The bill had two major components. One component dealt with changing the methodology for measuring valuation of farmland for property tax purposes. Historically, land valuation has been based upon the recent history of land sales in the community. Instead, this legislation would create a methodology for measuring valuation based upon the income-producing history, using an 8 year Olympic average, dropping the high and the low. This was not designed to give quick property tax relief. Over time, this would at least allow farmland valuation to “float” with the commodity markets….avoiding the squeeze landowners are experiencing now trying to pay high property taxes with low commodity prices.
The second component of the bill focused on reductions in income and corporate tax rates. These small incremental reductions in tax rates would be triggered only when there is a 3.5% or more increase in projected revenue to the state. The bill was far from perfect. I voted for this legislation to advance it to ‘Select File’ for further amending and debate. Unfortunately, the bill’s sponsor failed to motivate enough support to give some hope for some tax relief and the bill failed to pass.
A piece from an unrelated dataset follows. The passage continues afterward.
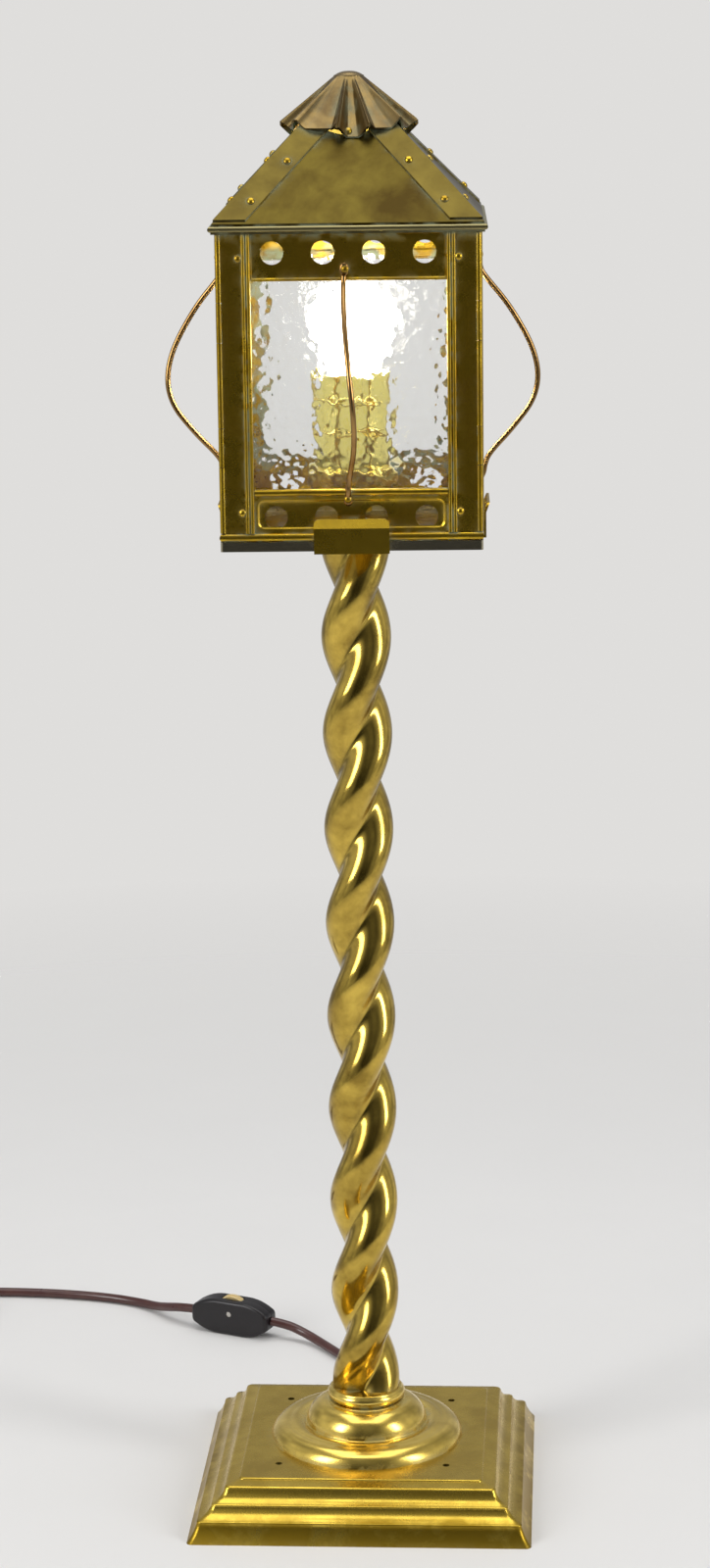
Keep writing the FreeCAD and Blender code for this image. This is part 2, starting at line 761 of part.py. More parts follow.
def lead_flex():
    points = [foot_point(0, bushing_end(), flex_exit_z)] + [vec(*p) for p in lead_route] + [switch_right]
    path, radii = round_path(points)
    print("  lead bends %s" % " ".join("%.0f" % r for r in radii))
    return swept_tube(path, flex_radius, "lead")


def tail_flex():
    end = tail_end()
    points = [switch_left] + [vec(*p) for p in tail_route] + [vec(-256.5, end.y, end.z), end]
    path, radii = round_path(points)
    print("  tail bends %s" % " ".join("%.0f" % r for r in radii))
    return swept_tube(path, flex_radius, "tail")


def coil_point(turn):
    """Point and direction of the coil's line after so many turns, wound in and out again."""
    layer = (coil_turns - 0.5) / 2
    radius = coil_outer() - coil_step * min(turn, coil_turns - turn)
    share = min(max((turn - layer) / 0.5, 0.0), 1.0)
    rise = coil_step * (1 - cos(pi * share)) / 2
    angle = pi / 2 + 2 * pi * turn
    slope = -coil_step if turn < coil_turns / 2 else coil_step
    if abs(turn - coil_turns / 2) < 1e-6:
        slope = 0.0
    rate = coil_step * pi * sin(pi * share) / 2 / 0.5
    point = vec(coil_centre[0] + radius * cos(angle), coil_centre[1] + radius * sin(angle),
                flex_floor_z + rise)
    along = vec(slope * cos(angle) - 2 * pi * radius * sin(angle),
                slope * sin(angle) + 2 * pi * radius * cos(angle), rate)
    return point, along.normalize()


def biarc(p, t, q, u):
    """Two arcs that leave p along t and reach q along u."""
    v = q - p
    s = t + u
    a = 2 * (1 - t.dot(u))
    b = 2 * v.dot(s)
    d = (-b + (b * b + 4 * a * v.dot(v)) ** 0.5) / (2 * a)
    left, right = p + t * d, q - u * d
    join = (left + right) * 0.5
    edges = []
    for start, corner, end in ((p, left, join), (join, right, q)):
        back = (start - corner).normalize() + (end - corner).normalize()
        half = (end - start).getAngle(corner - start)
        chord = (end - start).Length
        middle = (start + end) * 0.5 - back.normalize() * (chord / 2 * tan(half / 2))
        edges.append(Part.Arc(start, middle, end).toShape())
    return edges


def coil_flex():
    """Put-away length: two layers, wound in below and out above, as one tube."""
    stations = [0.25 * k for k in range(int(coil_turns * 4) + 1)]
    half_turns = (coil_turns - 0.5) / 2
    stations = sorted(set(stations + [half_turns, half_turns + 0.25, half_turns + 0.5]))
    stations = [s for k, s in enumerate(stations) if k == 0 or s - stations[k - 1] > 0.05]
    ends = [coil_point(s) for s in stations]
    first, last = tail_end(), ends[-1][0]
    ends[0] = (ends[0][0], vec(-1, 0, 0))
    ends[-1] = (last, vec(0, -1, 0))
    edges = [Part.LineSegment(first, ends[0][0]).toShape()]
    for (p, t), (q, u) in zip(ends, ends[1:]):
        edges += biarc(p, t, q, u)
    edges.append(Part.LineSegment(last, last + vec(0, -flex_diameter, 0)).toShape())
    path = Part.Wire(edges)
    samples = path.discretize(Distance=2.0)
    skip = int(2 * flex_diameter * pi / 2)
    gap = min(samples[i].distanceToPoint(samples[j]) for i in range(len(samples))
              for j in range(i + skip, len(samples))) - flex_diameter
    print("  coil least gap to itself %.2f" % gap)
    return swept_tube(path, flex_radius, "coil")


def coil_leaves():
    point = coil_point(coil_turns)[0]
    return point + vec(0, -flex_diameter, 0)


def end_flex():
    start, end = coil_leaves(), plug_entry()
    points = [start, start + vec(0, -11.5, 0), vec(end.x, end.y + 12.0, end.z), end]
    path, radii = round_path(points)
    print("  end bends %s" % " ".join("%.0f" % r for r in radii))
    return swept_tube(path, flex_radius, "end")


# --- switch and plug ------------------------------------------------------------------------------
def switch_placed(shape):
    along = switch_left - switch_right
    copy = shape.copy()
    copy.rotate(origin, up, degrees(atan2(along.y, along.x)))
    copy.translate((switch_right + switch_left) * 0.5)
    return copy


def switch_block():
    """Torpedo body of the switch, lying on its narrow edge, with the ends drawn in."""
    length, height = (switch_left - switch_right).Length, switch_height
    x, z = length / 2, height / 2

    def place(a, b):
        return vec(a, -switch_thickness / 2, b)

    outline = [(-x, -4.2), ((-x * 0.72, -z * 0.82), (-x * 0.34, -z)), (x * 0.34, -z),
               ((x * 0.72, -z * 0.82), (x, -4.2)), (x, 4.2), ((x * 0.72, z * 0.82), (x * 0.34, z)),
               (-x * 0.34, z), ((-x * 0.72, z * 0.82), (-x, 4.2))]
    block = face(outline, place).extrude(vec(0, switch_thickness, 0))
    pocket_gap = 0.4
    axle = vec(0, -switch_thickness, switch_wheel_rise)
    wheel_room = cylinder(switch_wheel_radius + pocket_gap, switch_wheel_width + 2 * pocket_gap,
                          vec(0, -switch_wheel_width / 2 - pocket_gap, switch_wheel_rise), vec(0, 1, 0))
    screw_hole = cylinder(switch_screw_radius, 2 * switch_thickness, axle, vec(0, 1, 0))
    return block.cut([wheel_room, screw_hole])


def switch_half(sign):
    reach = switch_length
    low = (-reach, 0 if sign > 0 else -reach, -reach)
    high = (reach, reach if sign > 0 else 0, reach)
    return switch_placed(switch_block().common(box(low, high)))


def switch_wheel():
    """Ribbed thumb wheel that turns on the case screw."""
    teeth = 20
    rim = switch_wheel_radius
    points = []
    for k in range(teeth):
        a = 2 * pi * k / teeth
        b = a + pi / teeth
        points += [vec(rim * sin(a), -switch_wheel_width / 2, rim * cos(a)),
                   vec((rim - 0.7) * sin(b), -switch_wheel_width / 2, (rim - 0.7) * cos(b))]
    wheel = Part.Face(Part.makePolygon(points + points[:1])).extrude(vec(0, switch_wheel_width, 0))
    bore = cylinder(switch_screw_radius + 0.05, switch_wheel_width + 2,
                    vec(0, -switch_wheel_width / 2 - 1, 0), vec(0, 1, 0))
    wheel = wheel.cut(bore)
    wheel.translate(vec(0, 0, switch_wheel_rise))
    return switch_placed(wheel)


def switch_screw():
    screw = cylinder(switch_screw_radius, switch_thickness - 1.0,
                     vec(0, -switch_thickness / 2 + 0.5, switch_wheel_rise), vec(0, 1, 0))
    return switch_placed(screw)


def plug_body():
    """Moulded two-pin plug: a short neck on the flex and a body that widens to the face."""
    entry = plug_entry()
    w, h = plug_width / 2, plug_height / 2

    def place(a, b):
        return vec(entry.x + a, entry.y - b, entry.z - h)

    outline = [(-4.0, 0), (4.0, 0), ((w * 0.8, 5.5), (w, 15.0)), (w, plug_length), (-w, plug_length),
               (-w, 15.0), ((-w * 0.8, 5.5), (-4.0, 0))]
    edges = curve(outline, place)
    body = Part.Face(Part.Wire(edges)).extrude(vec(0, 0, plug_height))
    rims = [e for e in body.Edges if e.BoundBox.ZLength < 0.01]
    return body.makeFillet(plug_edge, rims)


def plug_blades():
    entry = plug_entry()
    blades = []
    for sign in (-1, 1):
        x = entry.x + sign * blade_spacing / 2
        y = entry.y - plug_length
        blades.append(box((x - blade_thickness / 2, y - blade_length, entry.z - blade_width / 2),
                          (x + blade_thickness / 2, y, entry.z + blade_width / 2)))
    return Part.makeCompound(blades)


def main():
    os.makedirs("parts", exist_ok=True)
    save("foot_shell", foot_turned(foot()))
    save("foot_pad", foot_turned(foot_pad()))
    save("foot_weight", foot_turned(foot_weight()))
    save("foot_boss", boss())
    save("column_collar", collar())
    save("twist_column", column())
    save("clamp_tube", clamp_tube())
    save("foot_nut", foot_nut())
    save("foot_washer", foot_washer())
    save("clip_cradle", cradle())
    save("floor_tray", tray())
    save("lock_nut", drilled_nut(lock_nut_z))
    wall = {"rails": rails(), "glass": pane()}
    for side, number in sides.items():
        save("wall_%s_stiles" % side, around(stiles(number), side))
        save("wall_%s_rails" % side, around(wall["rails"], side))
        save("wall_%s_glass" % side, around(wall["glass"], side))
        save("guard_%s" % side, around(guard(side), side))
        save("roof_%s" % side, around(roof_face(), side))
    save("corner_pins", corner_pins())
    save("hip_strips", hip_strips())
    save("eave_bead", eave())
    save("vent_cap", vent_cap())
    save("holder_cap", holder_cap())
    save("holder_shell", holder_shell())
    save("holder_insulator", holder_insulator())
    save("thread_shell", thread_shell())
    save("centre_contact", centre_contact())
    save("bulb_cap", bulb_cap())
    save("bulb_glass", bulb_glass())
    save("flex_bushing", foot_turned(bushing()))
    save("flex_inner", foot_turned(inner_flex()))
    save("flex_lead", lead_flex())
    save("switch_front", switch_half(-1))
    save("switch_back", switch_half(1))
    save("switch_wheel", switch_wheel())
    save("switch_screw", switch_screw())
    save("flex_tail", tail_flex())
    save("flex_coil", coil_flex())
    save("flex_end", end_flex())
    save("plug_body", plug_body())
    save("plug_blades", plug_blades())


main()
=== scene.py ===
import bmesh
import bpy
import json
import math
from math import cos, pi, radians, sin
from mathutils import Matrix, Vector
from mathutils.geometry import delaunay_2d_cdt

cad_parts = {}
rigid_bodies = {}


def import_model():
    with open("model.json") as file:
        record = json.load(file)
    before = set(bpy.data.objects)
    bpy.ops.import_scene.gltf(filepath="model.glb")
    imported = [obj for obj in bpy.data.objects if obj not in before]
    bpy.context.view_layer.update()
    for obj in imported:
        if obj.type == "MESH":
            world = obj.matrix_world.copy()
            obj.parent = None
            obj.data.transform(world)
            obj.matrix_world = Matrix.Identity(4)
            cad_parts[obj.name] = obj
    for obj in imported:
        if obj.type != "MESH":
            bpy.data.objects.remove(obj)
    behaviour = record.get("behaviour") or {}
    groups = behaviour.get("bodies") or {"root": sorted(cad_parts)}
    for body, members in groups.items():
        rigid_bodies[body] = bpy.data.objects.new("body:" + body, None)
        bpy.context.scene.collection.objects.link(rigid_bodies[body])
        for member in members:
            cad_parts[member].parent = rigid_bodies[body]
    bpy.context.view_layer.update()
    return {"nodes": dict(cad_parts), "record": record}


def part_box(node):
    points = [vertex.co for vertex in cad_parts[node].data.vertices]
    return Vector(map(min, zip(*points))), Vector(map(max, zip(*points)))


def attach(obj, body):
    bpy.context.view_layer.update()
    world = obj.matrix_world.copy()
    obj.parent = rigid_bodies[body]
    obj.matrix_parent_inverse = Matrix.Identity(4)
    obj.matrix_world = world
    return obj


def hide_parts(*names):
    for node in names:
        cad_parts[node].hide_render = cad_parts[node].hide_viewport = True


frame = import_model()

bl_info = {
    "name": "Lantern table lamp",
    "version": (1, 0, 0),
    "blender": (4, 5, 0),
    "location": "3D View > Sidebar > Lantern lamp",
    "description": "Dresses the brass lantern lamp: foot, twisted column, glazed lantern, flex and studio",
    "category": "Object",
}

MM = 0.001
SIDES = {"front": 0, "right": 90, "back": 180, "left": 270}     # degrees round from the front


def top_of(node):
    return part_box(node)[1][2] / MM


def foot_of(node):
    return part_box(node)[0][2] / MM


# --- sizes and colours that a user would change ---
def length(name, description, millimetres):
    return bpy.props.FloatProperty(name=name, description=description, default=millimetres * MM,
                                   subtype="DISTANCE")


def tint(name, description, default):
    return bpy.props.FloatVectorProperty(name=name, description=description, default=default,
                                         subtype="COLOR")


class LampSizes(bpy.types.PropertyGroup):
    """Sizes of the dressed pieces"""
    foot_turn: bpy.props.FloatProperty(
        name="Foot turn", description="Turn of the foot about the column", default=radians(-2.06),
        subtype="ANGLE")
    strand_width: length("Strand width", "Width of the column across both strands", 34.8)
    waist_width: length("Waist width", "Width of the column across the hollow", 21.1)
    twist_pitch: length("Twist pitch", "Height of one full turn of the strands", 99.7)
    lowest_bulge: length(
        "Lowest bulge", "Height above the column's foot where the strands lie side by side", 3.4)
    flex_diameter: length("Flex diameter", "Outer diameter of the flex", 5.2)


class LampColours(bpy.types.PropertyGroup):
    """Base colours of the finishes"""
    polished: tint("Polished brass", "Colour of the column", (0.70, 0.49, 0.085))
    spun: tint("Spun brass", "Colour of the boss and collar", (0.94, 0.68, 0.15))
    satin: tint("Satin brass", "Colour of the foot", (0.70, 0.49, 0.07))
    aged: tint("Aged brass", "Colour of the lantern's walls", (0.64, 0.42, 0.032))
    roof: tint("Roof brass", "Colour of the roof", (0.118, 0.088, 0.016))
    strip: tint("Strip brass", "Colour of the strips over the hips", (0.15, 0.112, 0.024))
    cap: tint("Cap brass", "Colour of the vent cap", (0.25, 0.175, 0.065))
    verdigris: tint("Verdigris", "Pale green bloom in the joints", (0.30, 0.34, 0.22))
    flex: tint("Flex", "Colour of the flex", (0.060, 0.016, 0.013))
    switch: tint("Switch", "Colour of the switch body", (0.005, 0.003, 0.004))
    wheel: tint("Thumb wheel", "Colour of the thumb wheel", (0.72, 0.55, 0.25))
    floor: tint("Floor", "Colour of the floor and backdrop", (0.80, 0.79, 0.775))


def sizes():
    return bpy.context.scene.lamp_sizes


def colours():
    return bpy.context.scene.lamp_colours


# --- node helpers ---
def feed(sockets, values):
    """Wire other nodes' outputs into the named sockets, or set the sockets to constants."""
    for name, value in values.items():
        if isinstance(value, bpy.types.NodeSocket):
            value.id_data.links.new(value, sockets[name])
        else:
            sockets[name].default_value = value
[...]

LB98, which would have extended certain levy authority for NRD’s, was also heavily debated. LB98 would have given a 10 year extension of the sunset date of the 3-cent property tax levy for fully appropriated NRD’s. I did not vote for cloture on this bill. This did not impact our NRDs, but it would have potentially increased property taxes for others. I could not bring myself to raise someone else’s property tax.
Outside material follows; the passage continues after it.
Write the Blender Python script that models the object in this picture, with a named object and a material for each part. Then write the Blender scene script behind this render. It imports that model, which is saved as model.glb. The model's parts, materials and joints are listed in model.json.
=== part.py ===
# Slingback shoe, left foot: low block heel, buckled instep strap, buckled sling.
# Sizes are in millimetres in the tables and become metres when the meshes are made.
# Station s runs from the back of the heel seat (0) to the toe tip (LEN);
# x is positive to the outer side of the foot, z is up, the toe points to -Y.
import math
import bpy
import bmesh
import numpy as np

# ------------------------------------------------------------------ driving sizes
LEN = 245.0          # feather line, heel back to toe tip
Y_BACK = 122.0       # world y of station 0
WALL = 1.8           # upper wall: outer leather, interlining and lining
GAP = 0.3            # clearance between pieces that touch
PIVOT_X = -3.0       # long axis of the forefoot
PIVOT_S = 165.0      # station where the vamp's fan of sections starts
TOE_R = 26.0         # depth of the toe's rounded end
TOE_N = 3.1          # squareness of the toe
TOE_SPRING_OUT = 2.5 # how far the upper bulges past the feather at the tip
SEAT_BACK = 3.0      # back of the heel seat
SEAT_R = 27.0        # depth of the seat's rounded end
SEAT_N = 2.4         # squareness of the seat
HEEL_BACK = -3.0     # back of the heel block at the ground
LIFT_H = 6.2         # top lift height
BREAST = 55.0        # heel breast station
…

On Wednesday the majority of the day and night’s debate was on the mainline budget – LB327. The focus of the debate was not on overall spending but rather on a small provision of the bill dealing with the prioritization of which facilities would receive Title 10 Federal funding. There was a lot of misinformation and hyperbole about this issue. Ultimately, an amendment offered by Appropriation Committee Chair Senator Stinner pulled the controversial provision from the bill and this appropriation bill was passed onto Final Reading.
We have a long way to go before we pass the final biennium budget for 2017-2019. The Appropriations Committee has been meeting 5 days a week, since the beginning of the session to work through nearly a billion dollar shortfall in revenue. I am troubled that, to make the numbers work, this committee has proposed pulling funds from a number of agency funds and to draw significantly on the “rainy day fund”. In addition, I am concerned that this next biennium budget is built on a false premise…..namely, an overly optimistic increase in state revenue. In spite of this last year’s tax revenue income growth being a little south of 1%….this committee is projecting an increase of 5% in tax revenue. This state’s economy is highly dependent upon our great Agriculture industry. The folks in Lincoln and Omaha are a bit clueless about commodity prices and rural property taxes. If they had a better grasp of economic reality, they would lower their expectations for state revenue.
Late into the night on Thursday we continued our debate on LB44 the “Internet Sales Tax Collection.” I conceptually support the premises behind the crafting of this bill. I believe that we should have a level tax playing field. All goods purchased for consumption in Nebraska should have the same tax levied on those goods regardless of how they were purchased. The issues I have with the bill are to do with the constitutionality and the mechanisms used to collect these taxes. The bill needs much more refinement to become a functioning law. Debate ended without a vote, essentially the bill is dead for this session. Senator Watermeier the Chair of the Executive Committee, the bill’s sponsor, said he did intend to bring the bill back next year.